Lehky, who had been a manager in a large Canadian grocery chain for two years in northern B.C., watched a documentary one evening about marine debris and decided on the concept for her store by the next morning. She and her husband, Kevin Feisel, had been looking to relocate and decided the eco-conscious demographic of Salt Spring Island, where they had visited, would work well.
Lehky and Miller, who offer package-free goods and fresh, local, organic and ethically sourced products, encourage customers to bring their own containers, though some are available for those who show up without.
“But people don’t usually forget,”says Lehky. “We actually have a lot of people who carry their groceries away in their arms…. I have one customer who will only buy enough to fill his pockets. It’s part of his sustainable-living theory.”
Empty containers are weighed before filling and that amount is deducted at the cash register so customers pay only for what’s inside. Lehky didn’t want a scale that printed paper stickers as that creates waste, so the weight is recorded directly on containers with a wax pencil, which can be washed off.
Elsewhere in the country, Mega Vrac, which features more than 700 products with no packaging, opened in Montreal in September.
And Bulk Barn has announced that as of Feb. 24 it will allow patrons to refill their own containers at its 260 locations, says executive vice-president Jason Ofield.

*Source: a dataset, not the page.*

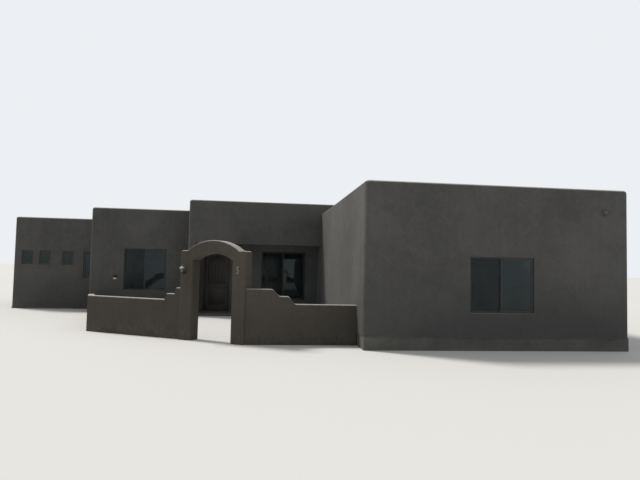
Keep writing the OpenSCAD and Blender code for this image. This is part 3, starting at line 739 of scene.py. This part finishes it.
def sash(low, high, width):
    """A sash, its rubber and its pane."""
    metal = finish_edges(ring(low, high, width), 0.002)
    middle = (low[1] + high[1]) / 2
    rim = width - 0.004
    seal = ring(
        (low[0] + rim, middle - 0.0095, low[2] + rim),
        (high[0] - rim, middle + 0.0095, high[2] - rim),
        0.009,
    )
    seal = finish_edges(seal, 0.0015)
    pane = block(
        (low[0] + width - 0.002, middle - 0.007, low[2] + width - 0.002),
        (high[0] - width + 0.002, middle + 0.007, high[2] - width + 0.002),
    )
    return metal, seal, finish_edges(pane, 0.0012)


def window_set(width, height, lights):
    """The metal, rubber and glass of one window, each a single piece, and a slider's screen."""
    depth = 0.07
    outer = 0.028
    metal = [finish_edges(ring((0, 0, 0), (width, depth, height), outer), 0.003)]
    lip = block((0.004, -0.012, 0.003), (width - 0.004, 0.006, 0.016))
    with editing(lip, "EDGE", lambda c, d: c.y < 0 and c.z > 0.01 and abs(d.x) > 0.9):
        bpy.ops.transform.translate(value=(0, 0, -0.006))
    metal.append(finish_edges(lip, 0.0015))
    stile = 0.034
    edge = outer - 0.001
    mesh = []
    if lights == 2:
        meet = width / 2
        sashes = [
            sash((edge, 0.033, edge), (meet + stile / 2, 0.062, height - edge), stile),
            sash((meet - stile / 2, 0.006, edge), (width - edge, 0.035, height - edge), stile),
        ]
        latch = block((meet - 0.012, 0.055, height * 0.46), (meet + 0.008, 0.068, height * 0.46 + 0.07))
        pull = block((meet - 0.004, 0.001, height * 0.44), (meet + 0.003, 0.008, height * 0.56))
        metal += [finish_edges(latch, 0.003), finish_edges(pull, 0.002)]
        screen_edge = meet - stile / 2 - 0.002
        rim = ring((edge, 0.014, edge), (screen_edge, 0.024, height - edge), 0.016)
        metal.append(finish_edges(rim, 0.0015))
        lap = 0.014
        sheet = block(
            (edge + lap, 0.0185, edge + lap),
            (screen_edge - lap, 0.0195, height - edge - lap),
        )
        mesh.append(finish_edges(sheet, 0.0002, 1))
        hoods = [width * 0.16, width * 0.8]
    else:
        sashes = [sash((edge, 0.006, edge), (width - edge, 0.035, height - edge), stile)]
        hoods = [width * 0.45]
    for x in hoods:
        hood = block((x, -0.004, 0.0175), (x + 0.038, 0.001, 0.0255))
        metal.append(finish_edges(hood, 0.0015))
    metal += [s[0] for s in sashes]
    return [
        joined(metal),
        joined([s[1] for s in sashes]),
        joined([s[2] for s in sashes]),
        *mesh,
    ]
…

“There is a zero-waste movement taking place right now,” he says, citing Bea Johnson, author of “Zero Waste Home,” as a strong proponent.
“Bea supports bulk food stores. She talks about how people can really reduce their waste in their lifestyles and we saw this as a good next step for the evolution of our brand. We wanted to do our part.”
Bulk Barn has some restrictions listed on its website. Staff will inspect containers and bags to ensure they’re reusable, resealable and designed for food. They must be free of chips, cracks, stains, debris, dirt, rust and residual food. Paper and plastic bags are not accepted _ so customers can’t bring back washed-out Bulk Barn plastic bags.
“In the event that a consumer doesn’t bring a container that meets our standard we don’t want them to then go and use the container in the store,” says Ofield.
“We would want to ensure that in the event that you used a washed-out bag and you decided you didn’t want to make a purchase we wouldn’t want to see that bag poured back into the bin.”
Lehky stocks about 200 products that are manufactured nearby or in a way she approves. For example, she gets toilet paper rolls individually wrapped in paper from a Quebec company because no local source makes it without plastic packaging.
She chooses suppliers who accommodate her low-waste philosophy. She recently received a shipment of toothbrushes in a diaper box.
Her worm colony helps too by processing about 500 grams of vegetable and paper scraps daily.
“Some of our products have a little bit of paper on them—so like our yogurt, for instance, comes in little glass jars held together by paper wrapping—so we have to find a way to be responsible for that minimal amount of packaging we do have,” she explains.
“We cut that paper up into little shreds and we give it to our worms and they think it’s super tasty. The compost that they produce actually goes to one of our local farmers and he in turn produces vegetables that he sells to us.”
She acknowledges customers might not find certain ingredients at her store.
“I do not always have celery. Sometimes celery is not in season. So shopping in my store means you’re going to have to shop at another store also.”